# BBS RS Valve stem help



## jonpwn (Aug 13, 2010)

I ran a search for valve stems in this section as well as google but I got a lot of different numbers and no solid information.

i measured the holes on two lips that i will be using, as well as the width of a valve stem currently mounted on another two lips. 


















The first pair (.5 inch lip) has an actual hole between 5 and 6mm with a recession about 11mm in diameter. 

The second pair (1 inch lip) has the valve mounted on it and it's around .545 inches which comes out to about 13.8 mm on the outside.

I'd like to change all 4 stems to hard stems (not the ones in the second picture. I hate those). I just don't know what size to order. i am looking at BBS' hardware PDF 

http://www.bbs-usa.com/BBS Hardware Guide_Oct_2011.pdf

Between page 9 and 10, i am unsure of what stems to order. I have read that i can order them from Tirerack, BFI, or even Harley Davidson. 

All 4 lips are OEM bbs lips, so should i just order these "narrow valve stems" from BFI and call it a day?

http://store.blackforestindustries.com/navast.html


thanks for any help and sorry for all the links!


----------



## ronster731 (Sep 25, 2004)

I just used the Harley Davidson on my rs's. From what I remember I had to make the whole a little bit bigger. Not that big of a deal.

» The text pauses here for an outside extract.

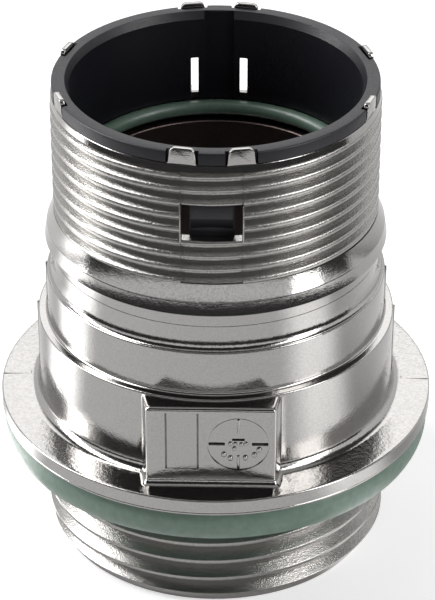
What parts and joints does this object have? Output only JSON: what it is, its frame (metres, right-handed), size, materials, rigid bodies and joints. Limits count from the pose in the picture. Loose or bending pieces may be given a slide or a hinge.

But I had wider 45deg lips from BFI. GL with your build. :thumbup:


----------



## DoctorDoctor (Oct 18, 2006)

I went to SummitRacing.com and bought narrow valve stems. 5 narrow stems for $20.


----------



## jonpwn (Aug 13, 2010)

ok cool thanks for the kind words and help!


----------



## Sqratch (Mar 1, 2011)

DoctorDoctor said:


> I went to SummitRacing.com and bought narrow valve stems. 5 narrow stems for $20.


Would you happen to have a part number from summit, doc?


----------



## DoctorDoctor (Oct 18, 2006)

Sqratch said:


> Would you happen to have a part number from summit, doc?


Narrow Valve Stems


----------



## Sqratch (Mar 1, 2011)

DoctorDoctor said:


> Narrow Valve Stems


Thank you!


----------